Cathrine Agnew & Irene McGinn
We decided to study the community formation and hierarchical structure of Misha’s Minions, a community that arose from the twitter feed of actor Misha Collins (http://twitter.com/mishacollins). This twitter feed, created approximately one year ago, is constructed differently to other celebrity twitter feeds that we have encountered. Rather than sharing details of his life and work, Misha Collins has created an alternate reality in which he is an overlord and his twitter followers are his minions. Taking inspiration from Misha, his fans (minions) took this idea and created a community around it. In this community they are directly inspired by the ‘tweets’ (twitter posts) that Misha posts, but they have gone further than that, creating forums, facebook groups, maps, arts and writing that all contributes to the alternate reality established by the twitter feed.

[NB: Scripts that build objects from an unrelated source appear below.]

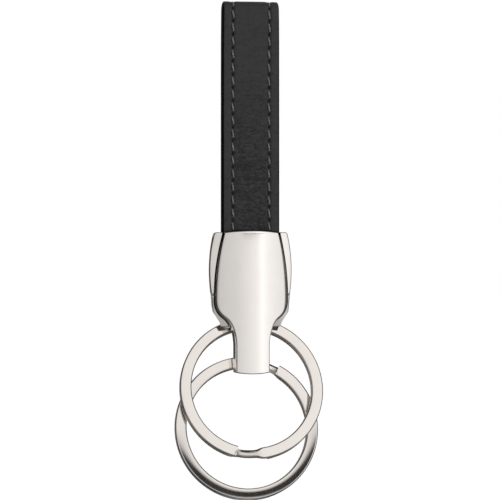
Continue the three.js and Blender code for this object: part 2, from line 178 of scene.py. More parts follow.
# rings
RING_OUTER = 15
RING_INNER = 12.6
RING_MIDDLE = (RING_OUTER + RING_INNER) / 2
COIL_THICKNESS = 0.97
COIL_PITCH = 1.03
WIRE_BEVEL = 0.28
WIRE_SOFTENING = 0.05  # rounding of each bevel's own edges
SWING_CLEARANCE = 0.1
SWEEP_REACH = 11  # to each side of a ring's top
RING_SEGMENTS = 330
JOGGLE = math.radians(21)  # turn over which the wire changes coil
JOGGLE_DELAY = 0.03  # turn, in radians, by which the crossing starts after the narrowing
JOGGLE_NARROWING = 0.3  # share of the wire's width lost in the joggle
# how much further the bevels reach in the joggle, radially and axially
JOGGLE_OUTER_BEVEL = (0.2, 0.14)
JOGGLE_INNER_BEVEL = (0.36, 0.1)
FUNNEL = math.radians(8)  # turn over which the wire narrows into the joggle
END_GAP = math.radians(2.5)
# turn of each ring in its own plane, which puts its joggle where the photograph has it
FRONT_RING_TURN = math.radians(2.5)
REAR_RING_TURN = math.radians(196.7)


# ---------- meshes ----------
def add_piece(name, points, faces):
    """A closed mesh with its faces pointing out, from points in millimetres."""
    mesh = bpy.data.meshes.new(name)
    mesh.from_pydata([tuple(p) for p in np.asarray(points, float) * MM], [], faces)
    shaped = bmesh.new()
    shaped.from_mesh(mesh)
    bmesh.ops.recalc_face_normals(shaped, faces=shaped.faces)
    shaped.to_mesh(mesh)
    shaped.free()
    piece = bpy.data.objects.new(name, mesh)
    bpy.context.scene.collection.objects.link(piece)
    return piece


def ring_faces(rings, count):
    """Quads that join each closed ring of count points to the next."""
    faces = []
    for i in range(rings - 1):
        here, beyond = i * count, (i + 1) * count
        for k in range(count):
            after = (k + 1) % count
            faces.append((here + k, here + after, beyond + after, beyond + k))
    return faces


def end_faces(rings, count):
    """One face over the first ring of points and one over the last."""
    last = (rings - 1) * count
    return [tuple(range(count)), tuple(last + k for k in range(count))]


def apply_modifiers(piece):
    """Makes what the modifiers show the piece's own mesh."""
    depsgraph = bpy.context.evaluated_depsgraph_get()
    mesh = bpy.data.meshes.new_from_object(piece.evaluated_get(depsgraph))
    plain = piece.data
    piece.modifiers.clear()
    piece.data = mesh
    bpy.data.meshes.remove(plain)


def cut(piece, cutters):
    """Takes the cutters away from the piece, and deletes them."""
    for cutter in cutters:
        modifier = piece.modifiers.new("cut", "BOOLEAN")
        modifier.operation = "DIFFERENCE"
        modifier.solver = "EXACT"
        modifier.object = cutter
    apply_modifiers(piece)
    for cutter in cutters:
        bpy.data.objects.remove(cutter)


def smooth(piece, degrees=28):
    """Smooth shading that keeps the edges sharper than an angle."""
    piece.data.shade_smooth()
    piece.data.set_sharp_from_angle(angle=math.radians(degrees))
    modifier = piece.modifiers.new("weighted", "WEIGHTED_NORMAL")
    modifier.keep_sharp = True
    apply_modifiers(piece)


def finish_piece(piece, material, body, nodes):
    """Gives the piece its material, hides the CAD nodes that it stands for, and attaches it to its body if it
    has one.
    """
    piece.data.materials.clear()
    piece.data.materials.append(material)
    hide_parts(*nodes)
    if body:
        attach(piece, body)


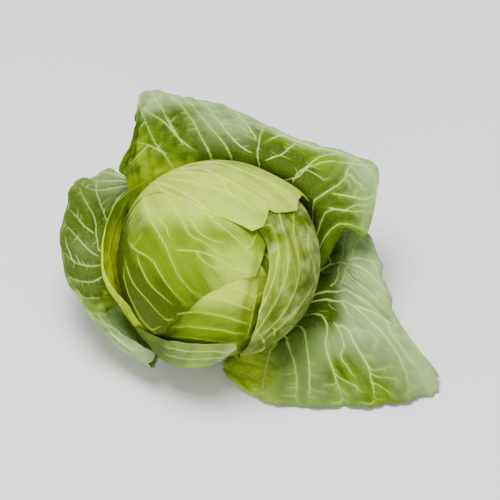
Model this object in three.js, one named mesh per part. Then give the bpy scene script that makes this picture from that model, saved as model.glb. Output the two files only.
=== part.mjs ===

We decided to conduct this study because one of Matt Hills’ main criticisms of many previous studies on fan culture is that they assume the pre-existence of a community rather than investigating this conception.
Previous studies have nothing to say on the emergence of fan cultures, precisely because they always assume a pre-constituted fan community and hence a set of fan ‘norms’ against which the fan as subject can be measured and placed, and through which the fan as subject can be determined. (Hills 2002 pxiv)
This struck us as an area we would be interested in looking into further which is why we decided to concentrate our study on the area of community formation and hierarchy. Misha’s Minons seemed to be a perfect community for this kind of study because its origins appeared to be relatively clear, in that the community grew from the twitter feed of a particular actor. We could therefore look at the forums on the related sites from the very first post.
We identified the sociological framework developed by Pierre Boudieu as containing a number of concepts that could perhaps be gainfully applied to the development of online communities. We also looked at theorists who had used Bourdieu’s work in areas similar to ours such as Sarah Thornton and John Fiske.
In order to do this we undertook a qualitative analysis of the related forums and then augmented our conclusions from this analysis with a short quantitative survey. We found that social capital appears to hold more weight within this community than other forms of capital and that the hierarchy does not conform to normative structures.